* start EXERCISE DATA *
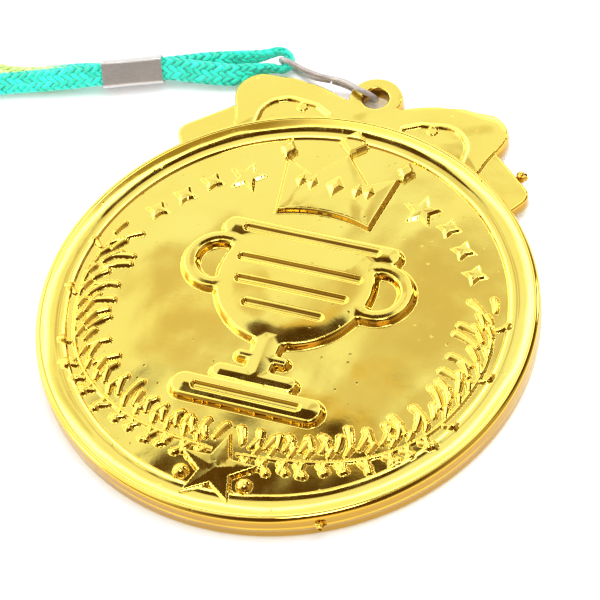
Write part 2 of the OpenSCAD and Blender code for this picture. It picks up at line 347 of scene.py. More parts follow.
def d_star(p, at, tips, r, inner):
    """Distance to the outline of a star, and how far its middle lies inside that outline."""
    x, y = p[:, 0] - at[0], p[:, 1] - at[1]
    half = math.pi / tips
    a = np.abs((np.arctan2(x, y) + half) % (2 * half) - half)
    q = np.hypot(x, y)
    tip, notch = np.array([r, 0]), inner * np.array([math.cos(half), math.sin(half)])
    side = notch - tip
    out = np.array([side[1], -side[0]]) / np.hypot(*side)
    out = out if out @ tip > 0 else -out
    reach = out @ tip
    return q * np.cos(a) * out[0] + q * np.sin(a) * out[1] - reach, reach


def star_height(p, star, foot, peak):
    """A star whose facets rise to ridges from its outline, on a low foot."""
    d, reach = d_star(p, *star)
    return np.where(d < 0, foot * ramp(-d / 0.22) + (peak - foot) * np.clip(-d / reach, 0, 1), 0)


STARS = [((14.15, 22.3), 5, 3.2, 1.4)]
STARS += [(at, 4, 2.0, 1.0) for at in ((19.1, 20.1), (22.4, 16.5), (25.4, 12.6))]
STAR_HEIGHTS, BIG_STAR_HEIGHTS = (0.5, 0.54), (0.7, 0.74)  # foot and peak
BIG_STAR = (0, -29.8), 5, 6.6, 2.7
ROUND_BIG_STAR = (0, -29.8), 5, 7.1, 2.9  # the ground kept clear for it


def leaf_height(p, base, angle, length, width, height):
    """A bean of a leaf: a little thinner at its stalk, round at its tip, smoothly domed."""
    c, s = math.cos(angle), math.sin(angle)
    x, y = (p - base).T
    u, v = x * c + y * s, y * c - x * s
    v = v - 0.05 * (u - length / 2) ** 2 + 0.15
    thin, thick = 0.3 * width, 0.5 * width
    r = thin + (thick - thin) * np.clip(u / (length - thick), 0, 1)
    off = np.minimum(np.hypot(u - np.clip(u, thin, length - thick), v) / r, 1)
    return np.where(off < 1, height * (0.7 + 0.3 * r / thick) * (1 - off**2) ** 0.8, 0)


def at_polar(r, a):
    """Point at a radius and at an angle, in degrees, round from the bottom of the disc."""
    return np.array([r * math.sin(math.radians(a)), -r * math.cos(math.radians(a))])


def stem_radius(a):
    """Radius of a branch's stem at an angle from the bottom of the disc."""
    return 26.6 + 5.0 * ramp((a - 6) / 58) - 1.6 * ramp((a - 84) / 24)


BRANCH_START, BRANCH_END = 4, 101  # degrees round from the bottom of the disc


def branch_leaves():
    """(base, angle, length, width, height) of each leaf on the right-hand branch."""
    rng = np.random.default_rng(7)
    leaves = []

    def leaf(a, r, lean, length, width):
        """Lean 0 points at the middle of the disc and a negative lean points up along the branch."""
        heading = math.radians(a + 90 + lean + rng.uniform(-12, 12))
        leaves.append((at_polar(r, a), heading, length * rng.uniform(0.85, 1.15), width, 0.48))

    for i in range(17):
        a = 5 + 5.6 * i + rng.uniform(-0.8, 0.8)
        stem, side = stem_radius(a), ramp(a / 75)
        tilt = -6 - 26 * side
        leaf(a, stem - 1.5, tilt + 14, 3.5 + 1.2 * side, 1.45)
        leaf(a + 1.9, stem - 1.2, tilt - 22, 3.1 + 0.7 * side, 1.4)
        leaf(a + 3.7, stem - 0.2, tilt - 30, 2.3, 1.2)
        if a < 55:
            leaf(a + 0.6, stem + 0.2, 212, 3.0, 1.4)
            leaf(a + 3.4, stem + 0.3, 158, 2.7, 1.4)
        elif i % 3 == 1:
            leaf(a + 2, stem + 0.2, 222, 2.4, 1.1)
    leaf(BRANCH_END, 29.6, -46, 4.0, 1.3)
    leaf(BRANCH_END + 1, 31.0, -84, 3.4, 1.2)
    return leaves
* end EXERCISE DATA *
* start EXERCISE DATA *
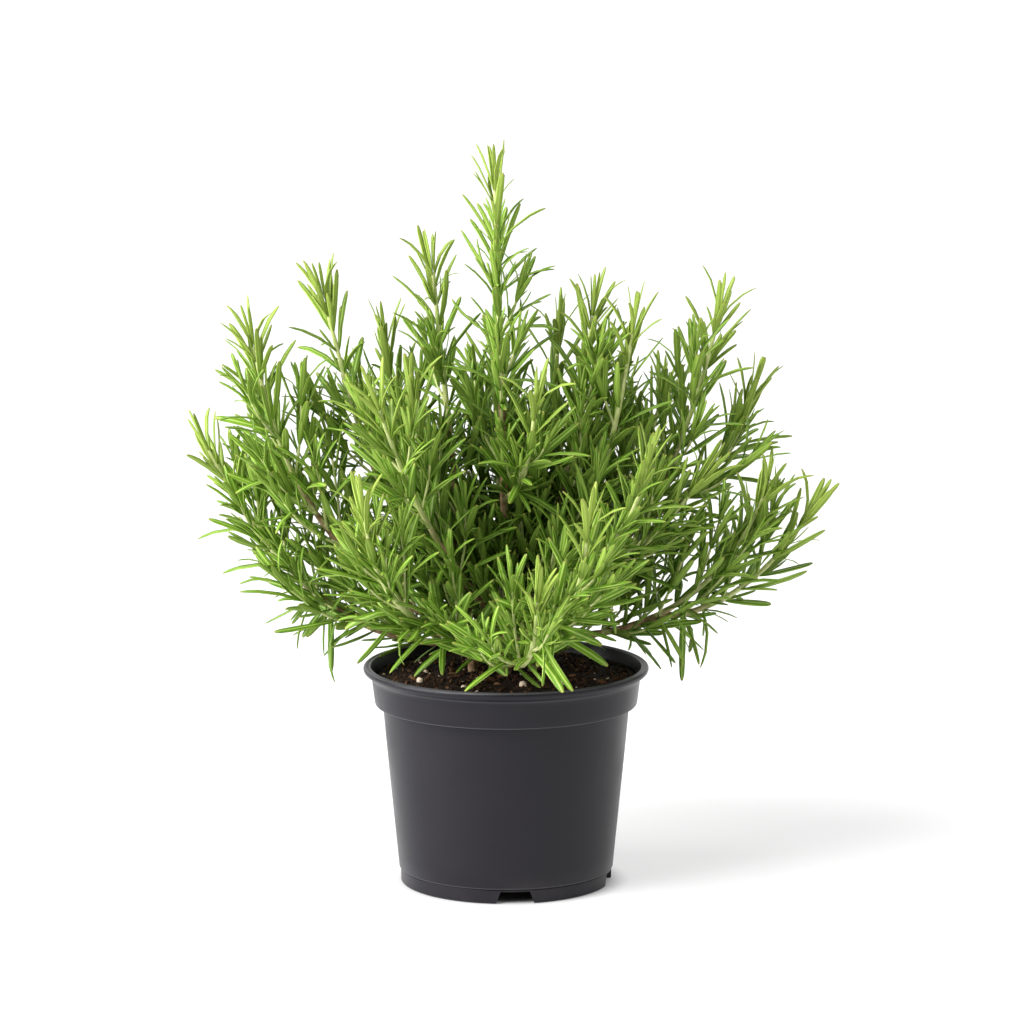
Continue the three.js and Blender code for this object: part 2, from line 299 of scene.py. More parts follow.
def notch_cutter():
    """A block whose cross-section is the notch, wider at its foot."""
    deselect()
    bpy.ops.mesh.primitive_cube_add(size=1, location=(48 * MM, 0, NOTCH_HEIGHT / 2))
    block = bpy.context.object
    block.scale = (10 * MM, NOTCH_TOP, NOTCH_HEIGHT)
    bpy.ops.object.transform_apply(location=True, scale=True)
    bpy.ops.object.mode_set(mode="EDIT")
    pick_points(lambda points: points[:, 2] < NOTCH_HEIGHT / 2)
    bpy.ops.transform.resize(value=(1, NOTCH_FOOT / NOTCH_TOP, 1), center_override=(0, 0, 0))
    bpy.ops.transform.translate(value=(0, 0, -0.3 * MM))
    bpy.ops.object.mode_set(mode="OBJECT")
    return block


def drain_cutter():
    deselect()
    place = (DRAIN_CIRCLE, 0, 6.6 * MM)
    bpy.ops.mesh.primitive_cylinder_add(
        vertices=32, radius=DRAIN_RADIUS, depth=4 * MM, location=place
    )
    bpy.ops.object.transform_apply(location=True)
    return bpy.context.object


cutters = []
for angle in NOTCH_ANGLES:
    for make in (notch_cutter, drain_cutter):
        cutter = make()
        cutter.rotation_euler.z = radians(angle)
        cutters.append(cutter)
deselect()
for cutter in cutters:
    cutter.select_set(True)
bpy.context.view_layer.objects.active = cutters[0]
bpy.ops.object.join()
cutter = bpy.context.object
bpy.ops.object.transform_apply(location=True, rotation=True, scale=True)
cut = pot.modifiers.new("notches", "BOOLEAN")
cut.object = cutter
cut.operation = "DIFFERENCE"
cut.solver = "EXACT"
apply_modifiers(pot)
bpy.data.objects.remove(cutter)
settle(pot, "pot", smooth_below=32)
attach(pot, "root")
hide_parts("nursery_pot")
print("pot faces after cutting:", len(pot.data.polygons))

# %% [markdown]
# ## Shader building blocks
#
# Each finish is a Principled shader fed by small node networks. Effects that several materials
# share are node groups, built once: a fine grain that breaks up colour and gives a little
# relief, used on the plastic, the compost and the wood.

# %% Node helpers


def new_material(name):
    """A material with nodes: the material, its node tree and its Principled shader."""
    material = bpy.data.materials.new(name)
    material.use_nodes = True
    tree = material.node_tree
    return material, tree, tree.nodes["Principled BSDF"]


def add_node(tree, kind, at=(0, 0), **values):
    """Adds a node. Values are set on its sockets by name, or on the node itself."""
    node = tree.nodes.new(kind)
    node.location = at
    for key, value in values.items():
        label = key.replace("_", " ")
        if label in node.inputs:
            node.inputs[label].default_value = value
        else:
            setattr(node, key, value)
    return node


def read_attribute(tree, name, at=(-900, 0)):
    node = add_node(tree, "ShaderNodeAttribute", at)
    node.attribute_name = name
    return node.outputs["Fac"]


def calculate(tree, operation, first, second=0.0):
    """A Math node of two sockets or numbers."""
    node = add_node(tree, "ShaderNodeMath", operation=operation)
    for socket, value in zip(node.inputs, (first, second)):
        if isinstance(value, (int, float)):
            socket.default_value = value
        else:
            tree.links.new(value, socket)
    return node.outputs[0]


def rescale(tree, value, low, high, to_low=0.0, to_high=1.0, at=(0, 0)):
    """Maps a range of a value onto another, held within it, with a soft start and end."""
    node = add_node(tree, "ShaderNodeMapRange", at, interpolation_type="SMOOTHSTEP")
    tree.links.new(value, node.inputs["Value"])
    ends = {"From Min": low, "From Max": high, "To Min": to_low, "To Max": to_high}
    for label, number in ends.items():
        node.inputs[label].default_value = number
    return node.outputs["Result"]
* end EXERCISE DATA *
WHAT THE TASK REQUIRES: Copy out exactly the lines running from the one with "Write part 2" to the one with "return q * np.cos(a)", including both ends, and nothing more.

ANSWER TO THE EXERCISE:
Write part 2 of the OpenSCAD and Blender code for this picture. It picks up at line 347 of scene.py. More parts follow.
def d_star(p, at, tips, r, inner):
    """Distance to the outline of a star, and how far its middle lies inside that outline."""
    x, y = p[:, 0] - at[0], p[:, 1] - at[1]
    half = math.pi / tips
    a = np.abs((np.arctan2(x, y) + half) % (2 * half) - half)
    q = np.hypot(x, y)
    tip, notch = np.array([r, 0]), inner * np.array([math.cos(half), math.sin(half)])
    side = notch - tip
    out = np.array([side[1], -side[0]]) / np.hypot(*side)
    out = out if out @ tip > 0 else -out
    reach = out @ tip
    return q * np.cos(a) * out[0] + q * np.sin(a) * out[1] - reach, reach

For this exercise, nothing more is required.